_What the task requires_
Every line of the material below should be repeated exactly.
===== Dataset content =====
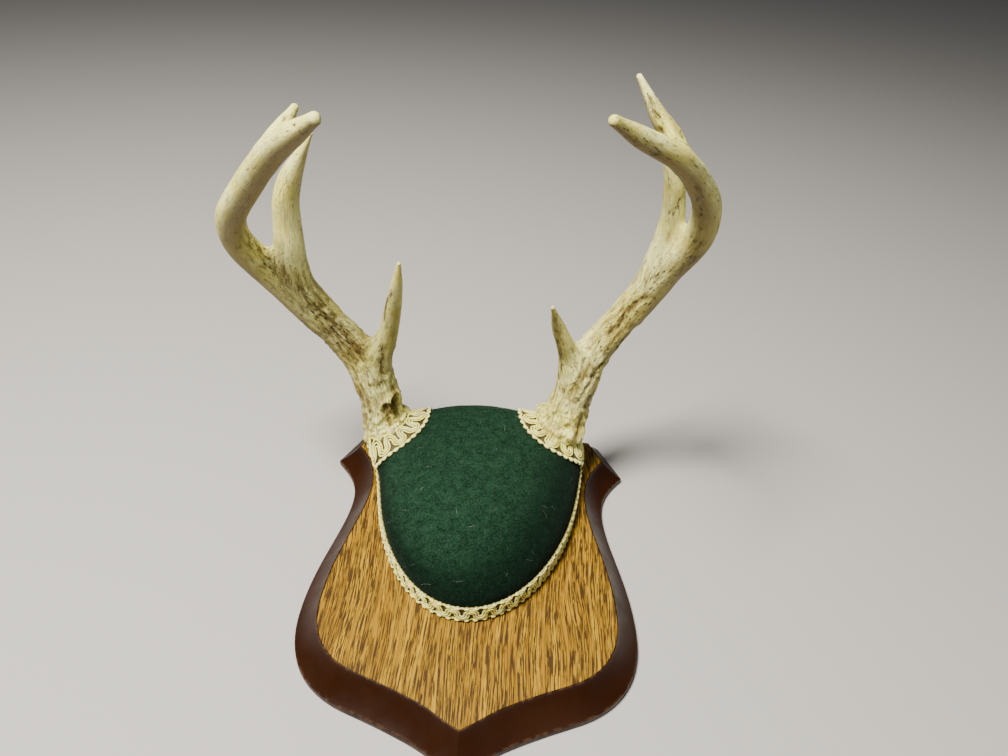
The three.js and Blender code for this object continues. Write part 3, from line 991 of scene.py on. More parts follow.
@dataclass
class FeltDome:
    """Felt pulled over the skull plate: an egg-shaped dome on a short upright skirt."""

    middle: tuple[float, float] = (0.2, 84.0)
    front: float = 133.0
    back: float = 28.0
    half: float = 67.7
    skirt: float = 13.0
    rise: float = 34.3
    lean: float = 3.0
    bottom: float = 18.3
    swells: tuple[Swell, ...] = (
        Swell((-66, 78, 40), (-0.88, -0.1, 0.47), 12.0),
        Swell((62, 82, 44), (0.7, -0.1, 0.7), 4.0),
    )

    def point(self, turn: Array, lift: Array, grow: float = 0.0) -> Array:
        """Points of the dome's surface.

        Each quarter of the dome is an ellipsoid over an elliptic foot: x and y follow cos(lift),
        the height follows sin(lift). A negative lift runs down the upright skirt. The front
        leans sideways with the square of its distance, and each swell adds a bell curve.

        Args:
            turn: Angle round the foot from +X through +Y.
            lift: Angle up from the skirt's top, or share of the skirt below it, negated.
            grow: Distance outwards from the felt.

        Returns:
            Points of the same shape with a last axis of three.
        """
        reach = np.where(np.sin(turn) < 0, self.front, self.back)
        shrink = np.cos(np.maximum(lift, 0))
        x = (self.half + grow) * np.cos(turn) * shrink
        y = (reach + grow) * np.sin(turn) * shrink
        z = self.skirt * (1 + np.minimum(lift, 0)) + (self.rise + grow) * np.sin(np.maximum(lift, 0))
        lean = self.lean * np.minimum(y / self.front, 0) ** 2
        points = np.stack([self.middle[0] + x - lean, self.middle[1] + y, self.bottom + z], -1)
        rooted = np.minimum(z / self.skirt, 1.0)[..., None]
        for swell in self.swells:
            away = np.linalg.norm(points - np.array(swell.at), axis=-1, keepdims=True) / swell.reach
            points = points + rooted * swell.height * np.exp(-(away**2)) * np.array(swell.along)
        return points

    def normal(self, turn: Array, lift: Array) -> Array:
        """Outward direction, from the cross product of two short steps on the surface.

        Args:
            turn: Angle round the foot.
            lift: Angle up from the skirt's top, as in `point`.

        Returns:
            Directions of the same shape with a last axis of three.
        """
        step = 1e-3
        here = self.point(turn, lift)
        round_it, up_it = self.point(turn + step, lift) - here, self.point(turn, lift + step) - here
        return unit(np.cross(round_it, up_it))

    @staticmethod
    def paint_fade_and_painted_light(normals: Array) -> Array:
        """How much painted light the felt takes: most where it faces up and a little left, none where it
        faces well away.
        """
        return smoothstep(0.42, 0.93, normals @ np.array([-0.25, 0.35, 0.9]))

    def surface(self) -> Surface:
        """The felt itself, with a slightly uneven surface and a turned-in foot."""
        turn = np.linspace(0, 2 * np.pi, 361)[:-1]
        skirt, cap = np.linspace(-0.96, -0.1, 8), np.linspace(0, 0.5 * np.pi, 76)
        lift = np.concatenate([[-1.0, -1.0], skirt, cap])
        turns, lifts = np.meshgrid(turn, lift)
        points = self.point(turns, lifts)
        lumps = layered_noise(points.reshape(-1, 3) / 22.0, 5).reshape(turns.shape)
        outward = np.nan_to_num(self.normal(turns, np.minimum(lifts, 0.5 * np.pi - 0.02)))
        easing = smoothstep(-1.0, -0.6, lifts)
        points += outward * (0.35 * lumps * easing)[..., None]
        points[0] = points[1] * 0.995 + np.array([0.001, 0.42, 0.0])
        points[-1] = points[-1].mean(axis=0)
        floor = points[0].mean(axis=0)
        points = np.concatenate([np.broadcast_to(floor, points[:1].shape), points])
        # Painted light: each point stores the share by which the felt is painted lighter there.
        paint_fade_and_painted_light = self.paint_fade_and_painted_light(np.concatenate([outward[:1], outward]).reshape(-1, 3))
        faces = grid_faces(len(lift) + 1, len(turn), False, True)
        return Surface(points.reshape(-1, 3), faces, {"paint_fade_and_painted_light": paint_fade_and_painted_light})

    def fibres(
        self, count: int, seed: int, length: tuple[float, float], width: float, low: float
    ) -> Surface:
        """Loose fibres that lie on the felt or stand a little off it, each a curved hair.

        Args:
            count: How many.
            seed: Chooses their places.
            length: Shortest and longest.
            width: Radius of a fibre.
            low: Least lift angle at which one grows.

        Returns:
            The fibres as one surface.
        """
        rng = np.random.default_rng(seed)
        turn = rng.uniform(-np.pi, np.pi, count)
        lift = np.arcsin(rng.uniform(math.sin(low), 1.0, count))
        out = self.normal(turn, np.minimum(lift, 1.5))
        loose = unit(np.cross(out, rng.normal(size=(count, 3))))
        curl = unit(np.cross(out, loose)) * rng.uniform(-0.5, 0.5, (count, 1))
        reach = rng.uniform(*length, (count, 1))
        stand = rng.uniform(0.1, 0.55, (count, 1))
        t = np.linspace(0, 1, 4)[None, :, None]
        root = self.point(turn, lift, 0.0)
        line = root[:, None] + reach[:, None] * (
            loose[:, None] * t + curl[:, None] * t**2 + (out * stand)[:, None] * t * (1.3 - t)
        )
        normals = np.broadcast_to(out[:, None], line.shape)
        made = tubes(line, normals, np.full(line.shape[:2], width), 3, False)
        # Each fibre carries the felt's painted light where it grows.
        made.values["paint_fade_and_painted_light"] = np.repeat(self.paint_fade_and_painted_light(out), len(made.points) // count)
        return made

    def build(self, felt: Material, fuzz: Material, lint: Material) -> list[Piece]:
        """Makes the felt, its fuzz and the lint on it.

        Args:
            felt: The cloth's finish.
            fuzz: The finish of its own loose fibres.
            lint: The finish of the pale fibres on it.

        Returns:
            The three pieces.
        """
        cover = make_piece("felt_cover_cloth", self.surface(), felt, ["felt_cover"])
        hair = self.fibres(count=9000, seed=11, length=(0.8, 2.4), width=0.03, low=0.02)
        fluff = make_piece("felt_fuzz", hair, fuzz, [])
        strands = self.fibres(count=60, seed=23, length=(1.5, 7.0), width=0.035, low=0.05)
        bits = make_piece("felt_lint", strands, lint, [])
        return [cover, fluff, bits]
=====
_Reply_
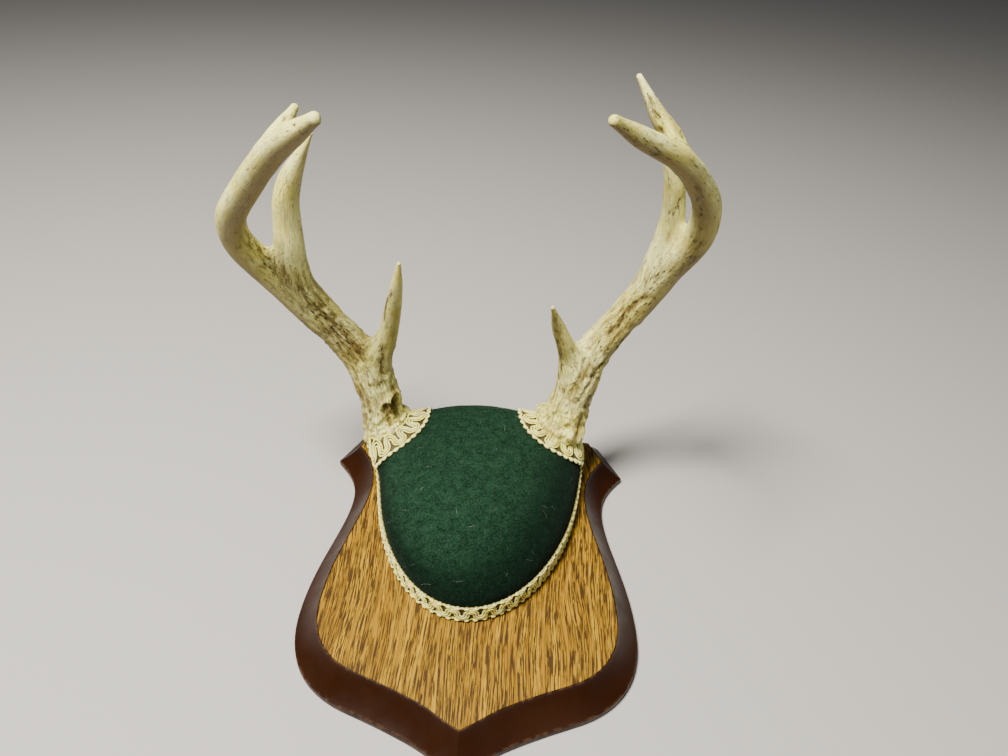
The three.js and Blender code for this object continues. Write part 3, from line 991 of scene.py on. More parts follow.
@dataclass
class FeltDome:
    """Felt pulled over the skull plate: an egg-shaped dome on a short upright skirt."""

    middle: tuple[float, float] = (0.2, 84.0)
    front: float = 133.0
    back: float = 28.0
    half: float = 67.7
    skirt: float = 13.0
    rise: float = 34.3
    lean: float = 3.0
    bottom: float = 18.3
    swells: tuple[Swell, ...] = (
        Swell((-66, 78, 40), (-0.88, -0.1, 0.47), 12.0),
        Swell((62, 82, 44), (0.7, -0.1, 0.7), 4.0),
    )

    def point(self, turn: Array, lift: Array, grow: float = 0.0) -> Array:
        """Points of the dome's surface.

        Each quarter of the dome is an ellipsoid over an elliptic foot: x and y follow cos(lift),
        the height follows sin(lift). A negative lift runs down the upright skirt. The front
        leans sideways with the square of its distance, and each swell adds a bell curve.

        Args:
            turn: Angle round the foot from +X through +Y.
            lift: Angle up from the skirt's top, or share of the skirt below it, negated.
            grow: Distance outwards from the felt.

        Returns:
            Points of the same shape with a last axis of three.
        """
        reach = np.where(np.sin(turn) < 0, self.front, self.back)
        shrink = np.cos(np.maximum(lift, 0))
        x = (self.half + grow) * np.cos(turn) * shrink
        y = (reach + grow) * np.sin(turn) * shrink
        z = self.skirt * (1 + np.minimum(lift, 0)) + (self.rise + grow) * np.sin(np.maximum(lift, 0))
        lean = self.lean * np.minimum(y / self.front, 0) ** 2
        points = np.stack([self.middle[0] + x - lean, self.middle[1] + y, self.bottom + z], -1)
        rooted = np.minimum(z / self.skirt, 1.0)[..., None]
        for swell in self.swells:
            away = np.linalg.norm(points - np.array(swell.at), axis=-1, keepdims=True) / swell.reach
            points = points + rooted * swell.height * np.exp(-(away**2)) * np.array(swell.along)
        return points

    def normal(self, turn: Array, lift: Array) -> Array:
        """Outward direction, from the cross product of two short steps on the surface.

        Args:
            turn: Angle round the foot.
            lift: Angle up from the skirt's top, as in `point`.

        Returns:
            Directions of the same shape with a last axis of three.
        """
        step = 1e-3
        here = self.point(turn, lift)
        round_it, up_it = self.point(turn + step, lift) - here, self.point(turn, lift + step) - here
        return unit(np.cross(round_it, up_it))

    @staticmethod
    def paint_fade_and_painted_light(normals: Array) -> Array:
        """How much painted light the felt takes: most where it faces up and a little left, none where it
        faces well away.
        """
        return smoothstep(0.42, 0.93, normals @ np.array([-0.25, 0.35, 0.9]))

    def surface(self) -> Surface:
        """The felt itself, with a slightly uneven surface and a turned-in foot."""
        turn = np.linspace(0, 2 * np.pi, 361)[:-1]
        skirt, cap = np.linspace(-0.96, -0.1, 8), np.linspace(0, 0.5 * np.pi, 76)
        lift = np.concatenate([[-1.0, -1.0], skirt, cap])
        turns, lifts = np.meshgrid(turn, lift)
        points = self.point(turns, lifts)
        lumps = layered_noise(points.reshape(-1, 3) / 22.0, 5).reshape(turns.shape)
        outward = np.nan_to_num(self.normal(turns, np.minimum(lifts, 0.5 * np.pi - 0.02)))
        easing = smoothstep(-1.0, -0.6, lifts)
        points += outward * (0.35 * lumps * easing)[..., None]
        points[0] = points[1] * 0.995 + np.array([0.001, 0.42, 0.0])
        points[-1] = points[-1].mean(axis=0)
        floor = points[0].mean(axis=0)
        points = np.concatenate([np.broadcast_to(floor, points[:1].shape), points])
        # Painted light: each point stores the share by which the felt is painted lighter there.
        paint_fade_and_painted_light = self.paint_fade_and_painted_light(np.concatenate([outward[:1], outward]).reshape(-1, 3))
        faces = grid_faces(len(lift) + 1, len(turn), False, True)
        return Surface(points.reshape(-1, 3), faces, {"paint_fade_and_painted_light": paint_fade_and_painted_light})

    def fibres(
        self, count: int, seed: int, length: tuple[float, float], width: float, low: float
    ) -> Surface:
        """Loose fibres that lie on the felt or stand a little off it, each a curved hair.

        Args:
            count: How many.
            seed: Chooses their places.
            length: Shortest and longest.
            width: Radius of a fibre.
            low: Least lift angle at which one grows.

        Returns:
            The fibres as one surface.
        """
        rng = np.random.default_rng(seed)
        turn = rng.uniform(-np.pi, np.pi, count)
        lift = np.arcsin(rng.uniform(math.sin(low), 1.0, count))
        out = self.normal(turn, np.minimum(lift, 1.5))
        loose = unit(np.cross(out, rng.normal(size=(count, 3))))
        curl = unit(np.cross(out, loose)) * rng.uniform(-0.5, 0.5, (count, 1))
        reach = rng.uniform(*length, (count, 1))
        stand = rng.uniform(0.1, 0.55, (count, 1))
        t = np.linspace(0, 1, 4)[None, :, None]
        root = self.point(turn, lift, 0.0)
        line = root[:, None] + reach[:, None] * (
            loose[:, None] * t + curl[:, None] * t**2 + (out * stand)[:, None] * t * (1.3 - t)
        )
        normals = np.broadcast_to(out[:, None], line.shape)
        made = tubes(line, normals, np.full(line.shape[:2], width), 3, False)
        # Each fibre carries the felt's painted light where it grows.
        made.values["paint_fade_and_painted_light"] = np.repeat(self.paint_fade_and_painted_light(out), len(made.points) // count)
        return made

    def build(self, felt: Material, fuzz: Material, lint: Material) -> list[Piece]:
        """Makes the felt, its fuzz and the lint on it.

        Args:
            felt: The cloth's finish.
            fuzz: The finish of its own loose fibres.
            lint: The finish of the pale fibres on it.

        Returns:
            The three pieces.
        """
        cover = make_piece("felt_cover_cloth", self.surface(), felt, ["felt_cover"])
        hair = self.fibres(count=9000, seed=11, length=(0.8, 2.4), width=0.03, low=0.02)
        fluff = make_piece("felt_fuzz", hair, fuzz, [])
        strands = self.fibres(count=60, seed=23, length=(1.5, 7.0), width=0.035, low=0.05)
        bits = make_piece("felt_lint", strands, lint, [])
        return [cover, fluff, bits]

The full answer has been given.